The bill authorizes $103 million a year in grants to help states pay for the prevention and treatment of addiction to heroin and prescription opiates. Additionally the bill creates a comprehensive opioid abuse reduction program at the Department of Justice, which would provide training and resources for first responders and law enforcement, aid in criminal investigations for the unlawful distribution of opioids and expand drug courts among several other provisions.
Congressman Sensenbrenner stated yesterday: “Today’s passage of the Comprehensive Opioid Abuse Reduction Act is another important step forward in our fight against heroin and opioid addiction. It signals the seriousness of our national struggle with addiction, the need for immediate action, and the commitment of lawmakers to pass meaningful, bipartisan legislation. I’m optimistic about the future of this bill and the great good it will affect throughout the country.
But H.R. 5046, doesn’t actually provide new funding.
President Barack Obama and the White House said that until Congress provides additional funds, the House bills “would do little to help the thousands of Americans struggling with addiction.” The President has requested $1.1 billion in new funding to address the opioid crisis.

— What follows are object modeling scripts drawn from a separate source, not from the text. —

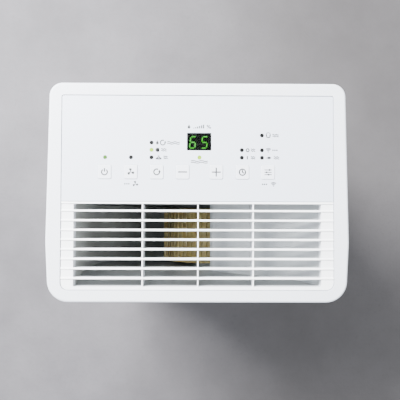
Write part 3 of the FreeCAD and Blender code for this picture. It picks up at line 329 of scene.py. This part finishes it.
def paint_grille():
    """The trim's white, with painted shade: greyer below the slats' tops, on the slat sides and on the
    strips between them.
    """
    material, tree, shader = start_material("grille_white", 0.34)
    # painted shade: the white darkens below the slats' tops
    height = spread(tree, axis_value(tree, "Z"), 0.0, 1.0, *SLAT_TOP_Z)
    body = blend_colours(tree, height, srgb(222, 225, 229), srgb(249, 250, 251))
    dull = spread(tree, noise(tree, 11.0, 3.0), 0.0, 0.35, 0.4, 0.75)
    body = blend_colours(tree, dull, body, srgb(228, 230, 232))
    feed(tree, shader, "Base Color", body)
    feed(tree, shader, "Roughness", spread(tree, noise(tree, 60.0, 3.0), 0.29, 0.41))
    raise_surface(tree, shader, noise(tree, 1600.0, 3.0, 0.6), 0.00003)
    give("grille_white", material)


def paint_ramp():
    """The light outlet ramp, with flow streaks from moulding."""
    material, tree, shader = start_material("duct_white", 0.42)
    streak = noise(tree, 14.0, 4.0, 0.62, (1.0, 0.18, 1.0))
    paler = spread(tree, streak, 0.0, 1.0, 0.35, 0.65)
    feed(tree, shader, "Base Color", blend_colours(tree, paler, srgb(178, 182, 184), srgb(196, 199, 201)))
    feed(tree, shader, "Roughness", spread(tree, streak, 0.34, 0.52))
    raise_surface(tree, shader, noise(tree, 1100.0, 3.0), 0.00004)
    give("duct_white", material)


def paint_front_plate():
    """The duct's front wall, made greyer than the ramp whose slot it shares as painted shade, so it comes
    after the ramp.
    """
    give_node("volute_front_plate", moulded("front_plate_grey", *FRONT_PLATE_PLASTIC))


def paint_wheel():
    """Natural glass-filled nylon, with dust settled on the blades."""
    material, tree, shader = start_material("wheel_natural", 0.55, Subsurface_Weight=0.6)
    shader.inputs["Subsurface Radius"].default_value = (0.006, 0.0045, 0.0025)
    fibre = noise(tree, 700.0, 4.0, 0.7, (1.0, 0.15, 1.0))
    dust = spread(tree, noise(tree, 55.0, 4.0), 0.0, 0.6, 0.45, 0.75)
    body = blend_colours(tree, fibre, srgb(158, 141, 88), srgb(174, 157, 104))
    body = blend_colours(tree, dust, body, srgb(138, 129, 98))
    feed(tree, shader, "Base Color", body)
    raise_surface(tree, shader, fibre, 0.00005)
    give("wheel_natural", material)


def paint_rubber():
    """The compressor's feet."""
    material, tree, shader = start_material("rubber_black", 0.8)
    bloom = noise(tree, 90.0, 4.0)
    feed(tree, shader, "Base Color", blend_colours(tree, bloom, srgb(22, 22, 23), srgb(46, 45, 44)))
    raise_surface(tree, shader, noise(tree, 1400.0, 3.0), 0.0001)
    give("rubber_black", material)


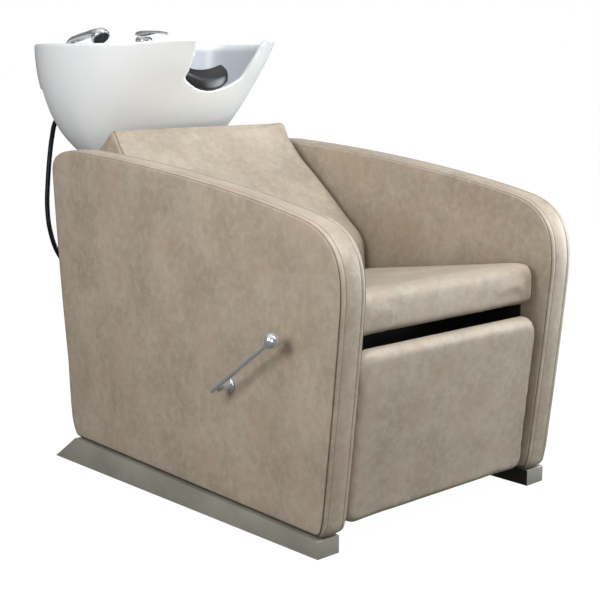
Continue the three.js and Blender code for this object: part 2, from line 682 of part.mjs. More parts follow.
function buildRear() {
  for (const [side, word] of [[-1, 'left'], [1, 'right']]) {
    const [x0, x1] = side < 0 ? COLUMN_HALF_X.map((x) => -x).reverse() : COLUMN_HALF_X;
    const w = COLUMN_WALL;
    const column = block(x0, x1, ...COLUMN_Y, CROSSBAR_Z[1] + GAP, COLUMN_TOP_Z);
    const hollow = block(x0 + w, x1 - w, COLUMN_Y[0] + w, COLUMN_Y[1] - w, 0, COLUMN_TOP_Z + 9);
    place(`basin_column_${word}`, cut(column, hollow), BLACK_PAINT);
  }
  place('basin_bracket', tiltBracket(), BLACK_PAINT);
  place('rear_cover', rearCover(), PLASTIC);
  const screws = SCREW_HEIGHTS.flatMap((z) => [[-1, z], [1, z]]);
  screws.forEach(([side, z], i) => {
    const head = turned([[0, 0], [5, 0], [3.2, 2.6], [0, 3]], 0, 0, 20);
    const y = coverY(z) + COVER_THICK + GAP + 0.4;
    head.rotateX(-Math.PI / 2).translate(side * (PANEL_IN - SCREW_INSET), y, z);
    place(`cover_screw_${i + 1}`, head, CHROME);
  });
  const [end, neck] = [TILT_PIN_HALF, TILT_PIN_HALF - PIN_HEAD_THICK];
  const pin = join(
    barX(TILT_PIN_RADIUS, -neck - 4, neck + 4, TILT.y, TILT.z),
    barX(PIN_HEAD_RADIUS, -end, -neck, TILT.y, TILT.z),
    barX(PIN_HEAD_RADIUS, neck, end, TILT.y, TILT.z));
  place('tilt_pin', pin, STEEL);
}

// ---------------------------------------------------------------- basin

// Signed power, for superellipses.
function bend(value, power) {
  return Math.sign(value) * Math.abs(value) ** power;
}

// A horizontal ring of a superellipse whose front and rear reaches differ.
function basinRing(centreY, half, front, rear, z, count = 48) {
  return Array.from({ length: count }, (_, i) => {
    const angle = (i / count) * Math.PI * 2;
    const across = bend(Math.cos(angle), 2 / BASIN_POWER);
    const along = bend(Math.sin(angle), 2 / BASIN_POWER);
    return [half * across, centreY + (along > 0 ? rear : front) * along, z];
  });
}

// How much of the rim's width is left at a depth below the rim.
function drawnIn(depth, whole) {
  return Math.max(1 - (depth / whole) ** BASIN_POWER, 0) ** (1 / BASIN_POWER);
}

function basinHull() {
  const layers = 10;
  const rings = [];
  for (let i = 0; i <= layers; i += 1) {
    const depth = (RIM_Z - BASIN_FOOT_Z) * Math.sin((1 - i / layers) * Math.PI / 2);
    const part = drawnIn(depth, BASIN_DEPTH);
    const front = BASIN_FRONT - BASIN_FRONT_SLOPE * depth;
    rings.push(basinRing(BASIN_Y, BASIN_HALF * part, front, BASIN_REAR * part, RIM_Z - depth));
  }
  return lofted(rings);
}

function bowlHollow() {
  const layers = 9;
  const rings = [];
  for (let i = 0; i <= layers; i += 1) {
    const depth = BOWL_DEPTH * 0.985 * Math.sin((1 - i / layers) * Math.PI / 2);
    const part = drawnIn(depth, BOWL_DEPTH);
    const front = BOWL_FRONT - BASIN_FRONT_SLOPE * depth;
    rings.push(basinRing(BOWL_Y, BOWL_HALF * part, front, BOWL_REAR * part, RIM_Z - depth));
  }
  const top = rings.at(-1).map(([x, y]) => [x, y, RIM_Z + 20]);
  return lofted([...rings, top]);
}

// The part of the rim's outline behind the tap ledge's front edge, kept inside the rim wall.
function ledgeShape(wall) {
  const shape = new THREE.Shape();
  const ring = basinRing(BASIN_Y, BASIN_HALF - wall, BASIN_FRONT, BASIN_REAR - wall, 0);
  const points = ring.filter(([, y]) => y > DECK_Y);
  points.forEach(([x, y], i) => (i === 0 ? shape.moveTo(x, y) : shape.lineTo(x, y)));
  shape.lineTo(points.at(-1)[0], DECK_Y);
  shape.lineTo(points[0][0], DECK_Y);
  shape.closePath();
  return shape;
}

function neckShape() {
  const shape = new THREE.Shape();
  shape.moveTo(-NECK_HALF_TOP, RIM_Z);
  shape.quadraticCurveTo(-NECK_FLARE.x, NECK_FLARE.z, -NECK_HALF_LOW, NECK_LOW_Z);
  shape.quadraticCurveTo(0, 2 * NECK_FLOOR_Z - NECK_LOW_Z, NECK_HALF_LOW, NECK_LOW_Z);
  shape.quadraticCurveTo(NECK_FLARE.x, NECK_FLARE.z, NECK_HALF_TOP, RIM_Z);
  shape.lineTo(NECK_HALF_TOP + 10, RIM_Z + 30);
  shape.lineTo(-NECK_HALF_TOP - 10, RIM_Z + 30);
  shape.closePath();
  return shape;
}

function basinBowl() {
  return cut(
    basinHull(),
    bowlHollow(),
    alongY(neckShape(), 520, 800),
    alongZ(ledgeShape(RIM_WALL), DECK_Z, RIM_Z + 20),
    alongZ(ledgeShape(RIM_WALL - 2), 600, DECK_UNDER_Z),
    hole(WASTE_SEAT_RADIUS, 0, WASTE_Y, WASTE_SEAT_Z, WASTE_SEAT_Z + 44),
    hole(WASTE_HOLE_RADIUS, 0, WASTE_Y, 600, 700),
    hole(MIXER_HOLE_RADIUS, MIXER.x, MIXER.y, DECK_UNDER_Z - 25, DECK_Z + 25),
    hole(DOCK_HOLE_RADIUS, DOCK.x, DOCK.y, DECK_UNDER_Z - 25, DECK_Z + 25));
}

// Saddle-shaped rubber pad in the neck dip.
function neckRest() {
  const shape = new THREE.Shape();
  const half = NECK_REST_HALF;
  const under = NECK_FLOOR_Z + NECK_REST_LIFT;
  const top = under + NECK_REST_THICK;
  shape.moveTo(-half, under + NECK_REST_RISE);
  shape.quadraticCurveTo(0, under - NECK_REST_RISE, half, under + NECK_REST_RISE);
  shape.lineTo(half, top + NECK_REST_RISE);
  shape.quadraticCurveTo(0, top - NECK_REST_RISE, -half, top + NECK_REST_RISE);
  shape.closePath();
  return alongY(shape, ...NECK_REST_Y, NECK_REST_EDGE);
}

// Steel plate under the basin's foot, with two ears on the tilt pin.
function basinCarrier() {
  const under = CARRIER_TOP_Z - CARRIER_THICK;
  const plate = block(-CARRIER_HALF, CARRIER_HALF, ...CARRIER_Y, under, CARRIER_TOP_Z);
  const ear = () => {
    const shape = new THREE.Shape();
    shape.moveTo(TILT.y - 9, CARRIER_TOP_Z - 2);
    shape.lineTo(TILT.y - CARRIER_EAR_RADIUS, TILT.z);
    shape.absarc(TILT.y, TILT.z, CARRIER_EAR_RADIUS, Math.PI, 0, false);
    shape.lineTo(TILT.y + 40, CARRIER_TOP_Z - 2);
    shape.closePath();
    return shape;
  };
  const [near, far] = CARRIER_EAR_X;
  const body = join(plate, alongX(ear(), -far, -near), alongX(ear(), near, far));
  const bore = barX(TILT_PIN_RADIUS + RUNNING_GAP / 2, -far - 4, far + 4, TILT.y, TILT.z);
  return cut(body, bore, hole(WASTE_HOLE_RADIUS + 2, 0, WASTE_Y, 600, 640));
}

function buildBasin() {
  place('basin_bowl', basinBowl(), CERAMIC);
  place('neck_rest', neckRest(), RUBBER);
  place('basin_carrier', basinCarrier(), BLACK_PAINT);
}

// ---------------------------------------------------------------- waste

function buildWaste() {
  const throat = [
    [17, 612], [WASTE_TUBE_RADIUS, 612], [WASTE_TUBE_RADIUS, WASTE_SEAT_Z + GAP], [31, WASTE_SEAT_Z + GAP],
    [31, WASTE_SEAT_Z + 4], [20, WASTE_SEAT_Z + 6], [17, WASTE_SEAT_Z + 2], [17, 612],
  ];
  place('waste_flange', turned(throat, 0, WASTE_Y), CHROME);
  const underCarrier = CARRIER_TOP_Z - CARRIER_THICK - GAP;
  place('waste_nut', nut(WASTE_TUBE_RADIUS + GAP, 36, 0, WASTE_Y, 615, underCarrier, 12), PLASTIC);
  const tail = [
    [WASTE_RADIUS - 2, 520], [WASTE_RADIUS, 520], [WASTE_RADIUS, 600], [24, 603], [24, 612 - GAP],
    [WASTE_RADIUS - 2, 612 - GAP], [WASTE_RADIUS - 2, 520],
  ];
  place('waste_tail', turned(tail, 0, WASTE_Y), PLASTIC);
  const strainer = [[0, 650], [14, 650], [16, 663], [19, 664], [19, 666], [4, 668], [4, 674], [0, 675]];
  place('hair_strainer', turned(strainer, 0, WASTE_Y), CHROME);
}

// ---------------------------------------------------------------- mixer

function buildMixer() {
  const body = turned([
    [0, 850], [MIXER_TUBE_RADIUS, 850], [MIXER_TUBE_RADIUS, DECK_Z + GAP], [25, DECK_Z + GAP], [25, 909],
    [22, 912], [21, 930], [0, 930],
  ], MIXER.x, MIXER.y);
  place('mixer_body', body, CHROME);
  place('mixer_nut', nut(MIXER_TUBE_RADIUS + GAP, 24, MIXER.x, MIXER.y, 870, DECK_UNDER_Z - GAP), BRASS);
  const cap = turned([[0, 930 + GAP], [21, 930 + GAP], [20, 938], [15, 942], [0, 942]], MIXER.x, MIXER.y);
  place('mixer_cap', cap, CHROME);

  const lever = new THREE.Shape();
  lever.moveTo(1107, 944);
  lever.quadraticCurveTo(1108, 955, 1085, 956);
  lever.quadraticCurveTo(1040, 957, 998, 951);
  lever.lineTo(992, 946);
  lever.lineTo(1000, 946);
  lever.quadraticCurveTo(1040, 951, 1062, 947);
  lever.lineTo(1066, 943);
  lever.lineTo(1104, 943);
  lever.closePath();
  place('mixer_lever', alongX(lever, MIXER.x - MIXER_HALF_WIDTH, MIXER.x + MIXER_HALF_WIDTH, 2), CHROME);

  for (const [side, word] of [[-1, 'hot'], [1, 'cold']]) {
    const x = MIXER.x + side * INLET_SPACING;
    const stub = turned([
      [3, 790], [7.5, 790], [7.5, 802], [5, 802], [5, 850 - GAP], [3, 850 - GAP], [3, 790],
    ], x, MIXER.y - 4, 20);
    place(`inlet_${word}`, stub, BRASS);
  }
}

// ---------------------------------------------------------------- hand shower

// From under the handset's dock, down in a loop and up to the mixer's outlet nut.
const HOSE_ROUTE = [
  [-115, 1090, 799.4], [-115, 1090, 790], [-121, 1108, 768], [-132, 1138, 735], [-134, 1151, 700],
  [-137, 1158, 660], [-141, 1164, 600], [-143, 1169, 530], [-138, 1168, 470], [-118, 1166, 410],
  [-80, 1164, 366], [-32, 1162, 348], [18, 1160, 364], [60, 1156, 412], [88, 1150, 490],
  [102, 1140, 580], [105, 1124, 670], [102, 1108, 750], [100, 1102, 815], [100, 1102, 829.4],
];

function curveThrough(points) {
  const nodes = points.map((point) => new THREE.Vector3(...point));
  return new THREE.CatmullRomCurve3(nodes, false, 'centripetal');
}

function buildShower() {
  const holder = turned([
    [8, 860], [DOCK_TUBE_RADIUS, 860], [DOCK_TUBE_RADIUS, DECK_Z + GAP], [20, DECK_Z + GAP], [20, 908],
    [15, 914], [8, 914], [8, 860],
  ], DOCK.x, DOCK.y);
  place('shower_holder', holder, CHROME);
  place('holder_nut', nut(DOCK_TUBE_RADIUS + GAP, 20, DOCK.x, DOCK.y, 874, DECK_UNDER_Z - GAP), BRASS);

  const grip = curveThrough([
    [DOCK.x, DOCK.y, 916], [DOCK.x, DOCK.y, 924], [DOCK.x, DOCK.y - 18, 936],
    [DOCK.x, DOCK.y - 50, 941], [DOCK.x, DOCK.y - 80, 944], [DOCK.x, DOCK.y - 110, 947],
  ]);
  const head = turned([[0, 0], [20, 0], [23, 4], [22, 10], [13, 20], [0, 22]], 0, 0);
  head.rotateX(HEAD_TILT).translate(DOCK.x, DOCK.y - HEAD_REACH, HEAD_Z);
  place('handset_body', join(swept(grip, GRIP_RADIUS, 14, 14), head), CHROME);
  const face = turned([[0, -4], [17, -4], [18, -GAP], [0, -GAP]], 0, 0);
  face.rotateX(HEAD_TILT).translate(DOCK.x, DOCK.y - HEAD_REACH, HEAD_Z);
  place('spray_face', face, PLASTIC);
  const tail = rodProfile(HOSE_RADIUS, TAIL_BOTTOM_Z, 915 - 2 * GAP);
  place('handset_tail', turned(tail, DOCK.x, DOCK.y, 16), RUBBER);

  place('shower_hose', swept(curveThrough(HOSE_ROUTE), HOSE_RADIUS, 8, 46), RUBBER);
  place('hose_nut', nut(5.5, 9, MIXER.x, HOSE_NUT_Y, 830, 848), BRASS);
}

// ---------------------------------------------------------------- assembly

buildBase();
buildSides();
buildSeatAndBack();
buildLegRest();
buildLever();
buildRear();
buildBasin();
buildWaste();
buildMixer();
buildShower();

// Stand the unit on the floor, centred on its bounding box.
const bounds = new THREE.Box3().setFromObject(unit, true);
const centre = bounds.getCenter(new THREE.Vector3());
unit.position.set(-centre.x, -centre.y, 0);

export default unit;
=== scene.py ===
import json
import math

import bmesh
import bpy
import numpy as np
from mathutils import Matrix, Vector, noise
from mathutils.geometry import delaunay_2d_cdt

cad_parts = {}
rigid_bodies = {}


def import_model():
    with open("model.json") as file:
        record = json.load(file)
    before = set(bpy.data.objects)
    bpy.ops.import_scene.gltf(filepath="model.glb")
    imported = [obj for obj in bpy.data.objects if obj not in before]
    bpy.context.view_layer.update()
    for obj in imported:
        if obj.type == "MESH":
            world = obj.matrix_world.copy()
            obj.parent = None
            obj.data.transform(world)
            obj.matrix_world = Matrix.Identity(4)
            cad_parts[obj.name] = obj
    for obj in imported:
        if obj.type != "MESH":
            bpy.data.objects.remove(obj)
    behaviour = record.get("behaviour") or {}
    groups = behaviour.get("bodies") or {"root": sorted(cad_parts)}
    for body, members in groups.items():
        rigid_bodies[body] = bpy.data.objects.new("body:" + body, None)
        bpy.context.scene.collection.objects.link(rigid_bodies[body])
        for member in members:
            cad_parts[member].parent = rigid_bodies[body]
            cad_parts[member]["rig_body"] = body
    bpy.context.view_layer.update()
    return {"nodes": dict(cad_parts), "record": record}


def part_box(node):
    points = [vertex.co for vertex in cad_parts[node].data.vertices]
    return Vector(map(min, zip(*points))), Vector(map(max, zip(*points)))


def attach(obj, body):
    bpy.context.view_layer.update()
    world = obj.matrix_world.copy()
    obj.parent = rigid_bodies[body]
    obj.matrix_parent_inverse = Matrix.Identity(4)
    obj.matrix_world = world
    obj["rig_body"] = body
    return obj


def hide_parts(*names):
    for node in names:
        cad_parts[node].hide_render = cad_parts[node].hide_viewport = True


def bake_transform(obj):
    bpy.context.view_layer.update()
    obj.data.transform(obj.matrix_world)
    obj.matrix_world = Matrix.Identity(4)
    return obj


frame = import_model()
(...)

The House also passed H.R. 4641, which would create a task force to review and change “best practices” for pain management and prescribing pain medicines.
A few months ago the Senate passed its own plan S.524, the Comprehensive Addiction and Reform Act (CARA) which was sponsored by Sen. Sheldon Whitehouse (D-RI). The bills are similar, they both create agency task forces and provide federal grants for treatment and prevention. They both expand the availability of naloxone and other emergency treatments to reverse overdoses as well as provide help for pregnant women.
Now the House and the Senate have to come together to negotiate and create a compromise. But today was a step in the right direction in creating and passing legislation that will address the global epidemic of addiction in this country.